Norfolk titles establish court report blueprint

Durrant: ‘common sense advice’

Newspapers in Norfolk have drawn up a ground-breaking protocol to guide journalists and court staff through the often complex rules governing reporting restrictions.

It is believed to be the first such agreement of its kind and could form a template for newspapers across the UK to follow.

The agreement – which will be introduced on 1 April and covers youth and adult courts – builds on the national Reporting Restrictions in the Magistrates Courts booklet agreed by the Newspaper Society, the Society of Editors and the Judicial Studies Board in 2001.

Archant-owned titles the Eastern Daily Press, Evening News and Lynn News have been involved in negotiating the guidelines at a series of meetings with senior court staff.

One of the negotiators, EDP assistant editor Paul Durrant, said: “The protocol enshrines a number of issues which have been eternal niggles in newsrooms up and down the country.

It also means we do not have to reinvent the wheel every time we wish to challenge a reporting restriction, by accepting many of the case authorities we cite on these occasions.”

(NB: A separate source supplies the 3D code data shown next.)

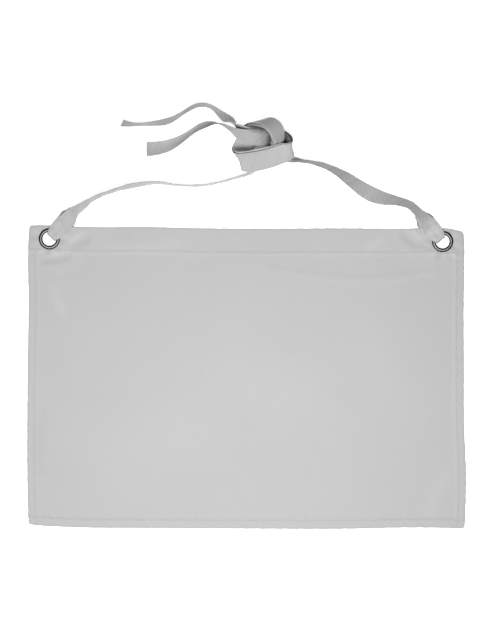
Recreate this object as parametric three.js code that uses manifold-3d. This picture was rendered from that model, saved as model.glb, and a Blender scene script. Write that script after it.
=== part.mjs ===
// A waist apron laid flat: one cloth panel with folded edges, two metal eyelets, and two flat ties
// that run from the eyelets to one loose knot. Millimetres, +Z up, the floor at z = 0.
import * as THREE from 'three';
import Module from 'manifold-3d';
import { mergeVertices } from 'three/addons/utils/BufferGeometryUtils.js';

// Driving dimensions of the panel
const panelWidth = 730;
const panelHeight = 503;
const clothThick = 1.0;
const waistbandHeight = 42;
const waistbandExtra = 1.4;
const sideHem = 15;
const bottomHem = 15;
const hemExtra = 1.2;
const seamSlope = 3;

// Driving dimensions of the eyelets and their back washers
const eyeletInset = 36;
const eyeletDrop = 22.2;
const eyeletHole = 23;
const eyeletOuter = 35.5;
const flangeRise = 2.0;
const barrelWall = 0.8;
const lipReach = 1.6;
const lipThick = 0.6;
const washerOuter = 32;
const washerThick = 0.8;

// Driving dimensions of the ties
const tapeWidth = 34;
const tapeThick = 1.6;
const tieRise = 210;
const foldSet = 2.5;
const sewnReach = 62;

// Clearances
const seatGap = 0.3;
const layerGap = 0.9;
const pairGap = 1.8;

// How far round an eyelet the waistband lies level, and over what length it falls to the floor
const liftFlat = 27;
const liftFall = 46;

// Fineness of the solids: sides of a ring, steps along a tape, and the panel's grid lines round an
// eyelet, beside it and below the waistband
const ringSides = 20;
const tapeStep = 5;
const knotStep = 2.6;
const relaxPasses = 5;
const eyeletLines = [-12, 0, 12];
const besideLines = [26, 40, 56, 76];
const belowLines = [12, 28, 50];
const widestColumn = 62;
const deepestRow = 70;

const halfWidth = panelWidth / 2;
const eyeletSpan = panelWidth - 2 * eyeletInset;
const layerStep = tapeThick + layerGap;
const pairStep = tapeThick + pairGap;

// The levels of the stack at an eyelet, from the floor up
const lipUnder = tapeThick + seatGap;
const washerUnder = lipUnder + lipThick + seatGap;
const bandUnder = washerUnder + washerThick + seatGap;
const bandOver = bandUnder + clothThick + waistbandExtra;
const flangeUnder = bandOver + seatGap;
const flangeOver = flangeUnder + flangeRise;

// How far the cut edges stand out from a true rectangle: shares of the panel's width down the two
// sides, and of its height along the top and the bottom.
const sideSway = [
  { share: 0.0, left: -0.0037, right: -0.0014 },
  { share: 0.03, left: -0.0019, right: 0.0 },
  { share: 0.1, left: 0.0, right: 0.0007 },
  { share: 0.25, left: -0.0012, right: -0.0004 },
  { share: 0.45, left: 0.0007, right: 0.0 },
  { share: 0.65, left: 0.0021, right: 0.0005 },
  { share: 0.82, left: 0.002, right: 0.0048 },
  { share: 0.93, left: 0.0007, right: 0.0037 },
  { share: 1.0, left: -0.0011, right: 0.0016 },
];
const endSway = [
  { share: 0.0, top: 0.0086, bottom: -0.014 },
  { share: 0.03, top: 0.0096, bottom: -0.009 },
  { share: 0.065, top: 0.0074, bottom: -0.0064 },
  { share: 0.13, top: 0.0038, bottom: -0.0028 },
  { share: 0.27, top: 0.004, bottom: -0.0014 },
  { share: 0.38, top: 0.0004, bottom: -0.0004 },
  { share: 0.5, top: -0.0016, bottom: 0.0008 },
  { share: 0.74, top: -0.0004, bottom: 0.0012 },
  { share: 0.86, top: -0.002, bottom: -0.0026 },
  { share: 0.955, top: -0.0004, bottom: -0.0016 },
  { share: 0.985, top: -0.007, bottom: -0.0004 },
  { share: 1.0, top: -0.014, bottom: -0.0006 },
];

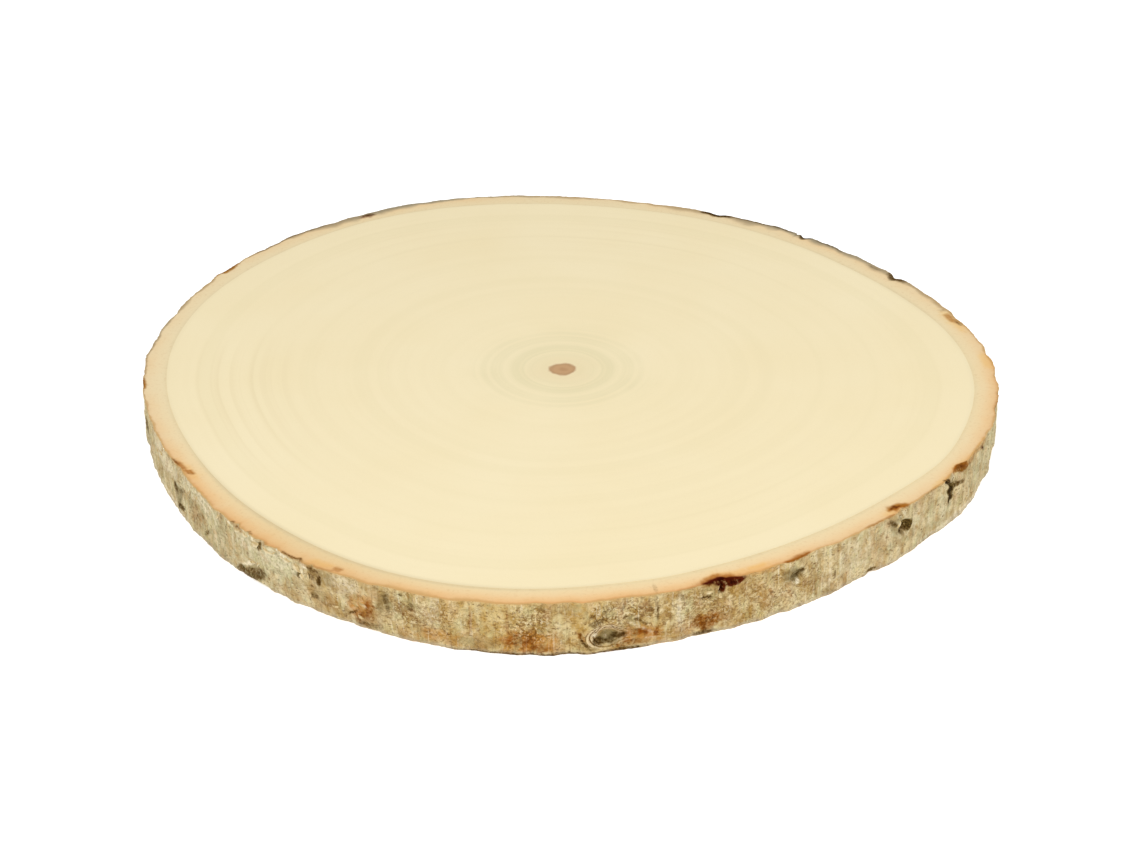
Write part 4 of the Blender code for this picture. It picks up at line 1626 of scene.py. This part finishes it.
@dataclass(frozen=True)
class Studio:
    """A pale floor, soft light from the front and above, and the camera."""

    look_at: tuple[float, float, float] = (0.6, -11.0, 0.0)
    distance: float = 1000.2
    elevation: float = 29.5
    focal_pixels: float = 2400.0  # focal length on a picture 1140 pixels wide
    picture_width: float = 1140.0
    sensor: float = 36.0

    def build(self) -> None:
        """Makes everything round the slice."""
        scene = bpy.context.scene
        scene.view_settings.view_transform = "Standard"
        self.floor()
        self.dome()
        self.lamp("key", (-250, -900, 1250), 900, 9.5)
        self.lamp("fill", (900, -300, 900), 800, 2.5)
        self.camera()

    def floor(self) -> None:
        """A smooth white floor, lit enough to lose its edges."""
        bpy.ops.object.select_all(action="DESELECT")
        bpy.ops.mesh.primitive_plane_add(size=30)
        floor = bpy.context.object
        floor.name = "floor"
        made = bpy.data.materials.new("floor_white_card")
        made.use_nodes = True
        shader = made.node_tree.nodes["Principled BSDF"]
        shader.inputs["Base Color"].default_value = linear("#f7f7f7")
        shader.inputs["Roughness"].default_value = 0.9
        shader.inputs["Emission Color"].default_value = linear("#ffffff")
        shader.inputs["Emission Strength"].default_value = 0.45
        floor.data.materials.append(made)

    def dome(self) -> None:
        """Even white light from all round, brighter where the camera sees it."""
        world = bpy.data.worlds.new("studio")
        bpy.context.scene.world = world
        world.use_nodes = True
        tree = world.node_tree
        ray = add_node(tree, "LightPath").outputs["Is Camera Ray"]
        strength = add_node(tree, "MapRange", {"Value": ray, "To Min": 0.6, "To Max": 1.0}).outputs[0]
        back = tree.nodes["Background"]
        back.inputs["Color"].default_value = (1, 1, 1, 1)
        tree.links.new(strength, back.inputs["Strength"])

    def lamp(self, name: str, place: tuple[float, float, float], size: float, power: float) -> None:
        """Hangs a square soft light, aimed at the slice.

        Args:
            name: the lamp's name.
            place: where it hangs, in millimetres.
            size: how wide it is, in millimetres.
            power: its power in watts.
        """
        light = bpy.data.lights.new(name, "AREA")
        light.size = size * MM
        light.energy = power
        holder = bpy.data.objects.new(name, light)
        holder.location = Vector(place) * MM
        holder.rotation_euler = holder.location.to_track_quat("Z", "Y").to_euler()
        bpy.context.scene.collection.objects.link(holder)

    def camera(self) -> None:
        """The photograph's view."""
        camera = bpy.data.cameras.new("camera")
        camera.sensor_width = self.sensor
        camera.sensor_fit = "HORIZONTAL"
        camera.lens = self.focal_pixels / self.picture_width * self.sensor
        holder = bpy.data.objects.new("camera", camera)
        turn = math.radians(self.elevation)
        back = Vector((0, -math.cos(turn), math.sin(turn)))
        holder.location = (Vector(self.look_at) + back * self.distance) * MM
        holder.rotation_euler = back.to_track_quat("Z", "Y").to_euler()
        bpy.context.scene.collection.objects.link(holder)
        bpy.context.scene.camera = holder


def main() -> None:
    """Builds the slice and the studio."""
    logging.basicConfig(level=logging.INFO, format="%(message)s")
    trunk = Trunk()
    SawnWood(trunk).build()
    BarkRing(trunk).build()
    BarkFlakes(trunk).build()
    Studio().build()


if __name__ == "__main__":
    main()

Under the agreement, officials have accepted that court lists will be made available to reporters the day before proceedings and that the names, ages and full addresses will be stated in court. Court officials have also accepted they have a responsibility to tell the media if they expect a restrictive order to be made and have agreed to put back such a case in the court list to allow editors time to put together meaningful representations.

On Section 39 orders, which prevent the naming of juveniles in courts other than youth courts, the protocol states that they should not be imposed automatically but that courts “must have a good reason”.

The protocol also deals with Section 11 of the Contempt of Court Act, which allows judges to withhold the name of people involved in court proceedings. It is intended for use in blackmail cases and when deemed necessary in the interests of national security.

The agreement cites “press friendly” judgments and underlines the importance of Article 10 of the Human Rights Act in freedom of expression.

Durrant said: “This is sound, common sense advice to magistrates which can only help our day-to-day work and also accepts that newspapers have an important part to play in the court machine.”